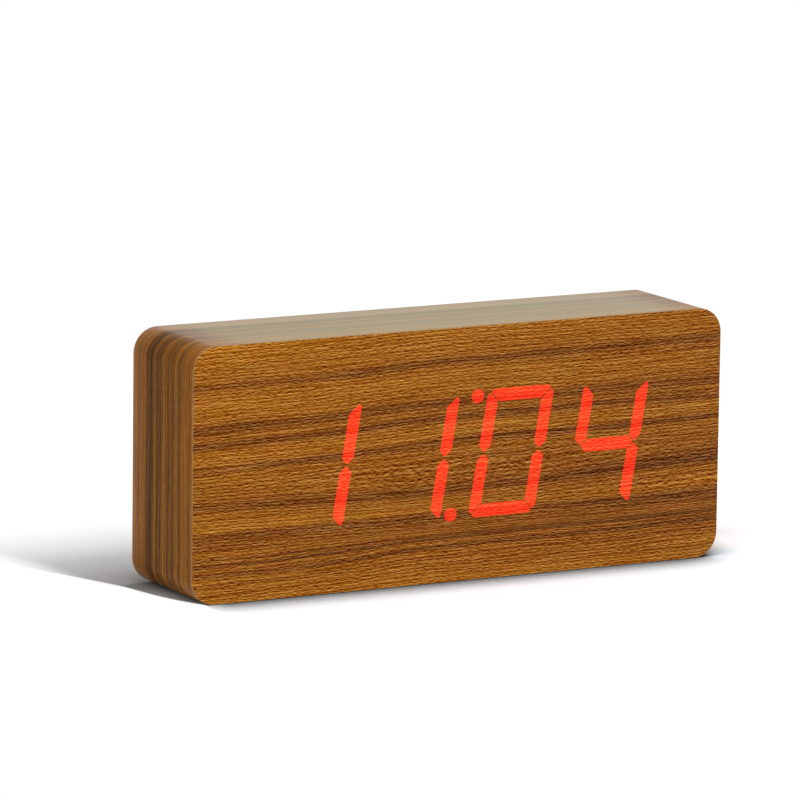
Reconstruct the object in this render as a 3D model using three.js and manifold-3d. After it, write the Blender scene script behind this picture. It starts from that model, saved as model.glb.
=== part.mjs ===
// Digital wooden alarm clock: a veneered slab whose thin front sheet lets a red four-digit display
// shine through, with a black rear panel for the battery bay, the buttons and the power inlet.
// Millimetres, +X to the right, +Y to the back, +Z up, origin at the centre of the footprint.

import * as THREE from 'three';
import { mergeVertices } from 'three/addons/utils/BufferGeometryUtils.js';
import Module from 'manifold-3d';

const wasm = await Module();
wasm.setup();

// The case
const clockWidth = 210;
const clockHeight = 90;
const clockDepth = 46;
const cornerRadius = 9;
const veneerThickness = 0.6;
const glueLine = 0.1;
const seamGap = 0.3;
const seamOffset = 60;

// The display: four modules side by side, every other one turned upside down
const shownDigits = ['1', '1', '0', '4'];
const digitHeight = 45;
const digitWidth = 26.5;
const segmentThickness = 4.4;
const digitCornerRadius = 3.2;
const mitreGap = 0.58;
const waistGap = 0.44;
const slantShare = 0.173;
const modulePitch = 38.2;
const moduleGap = 0.3;
const moduleMargin = 5.75;
const moduleDepth = 10.2;
const digitSideShift = 0.22;
const digitDrop = 0.22;
const dotRadius = 2.4;
const dotGap = 1.6;
const dotDrop = 0.5;
const displaySideShift = 1;
const displayDrop = 0.36;
const segmentFit = 0.1;
const windowFit = 0.3;
const pottingThickness = 1.6;
const pottingWall = 1.2;
const boardThickness = 1.6;
const displayBoardFit = 0.3;

// The rear panel and what holds it
const panelThickness = 3;
const panelInset = 0.8;
const sideRim = 20.5;
const upperRim = 8.6;
const panelLedge = 3.5;
const panelFit = 0.3;
const panelSeatGap = 0.2;
const panelCornerRadius = 5;
const cavityCornerRadius = 10;
const screwInset = 4;
const screwShankRadius = 1.2;
const screwShankLength = 9;
const screwHeadRadius = 2.8;
const screwHeadHeight = 1.4;
const screwFit = 0.2;
const recessWidth = 0.7;
const recessLength = 3;
const recessDepth = 0.8;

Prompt
Return nothing but the lines from the first line of the listing through the line with "const seamOffset = 60;", please, keeping every one of them unchanged.

Right answer
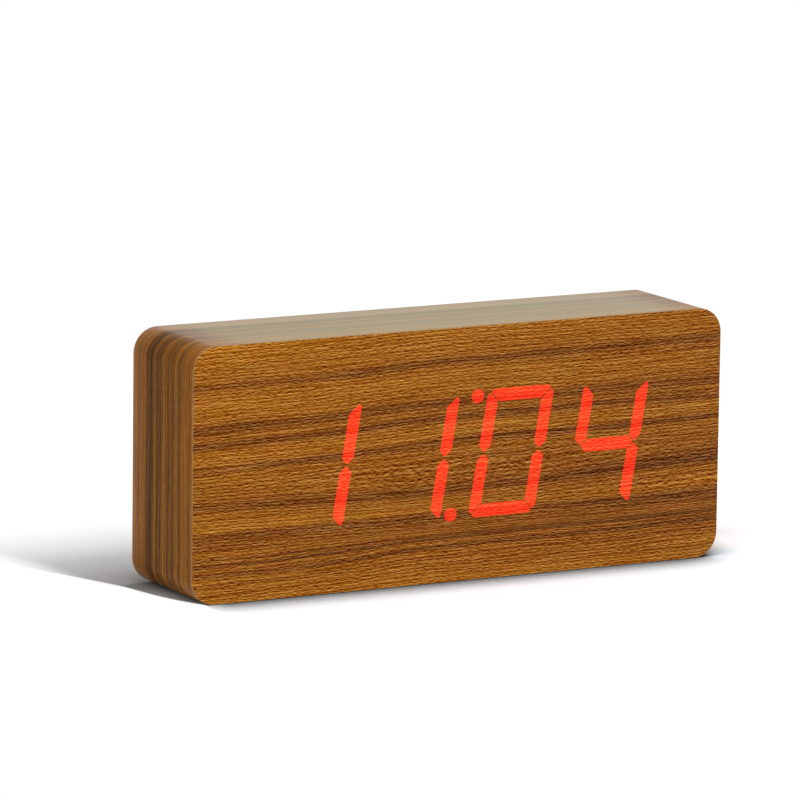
Reconstruct the object in this render as a 3D model using three.js and manifold-3d. After it, write the Blender scene script behind this picture. It starts from that model, saved as model.glb.
=== part.mjs ===
// Digital wooden alarm clock: a veneered slab whose thin front sheet lets a red four-digit display
// shine through, with a black rear panel for the battery bay, the buttons and the power inlet.
// Millimetres, +X to the right, +Y to the back, +Z up, origin at the centre of the footprint.

import * as THREE from 'three';
import { mergeVertices } from 'three/addons/utils/BufferGeometryUtils.js';
import Module from 'manifold-3d';

const wasm = await Module();
wasm.setup();

// The case
const clockWidth = 210;
const clockHeight = 90;
const clockDepth = 46;
const cornerRadius = 9;
const veneerThickness = 0.6;
const glueLine = 0.1;
const seamGap = 0.3;
const seamOffset = 60;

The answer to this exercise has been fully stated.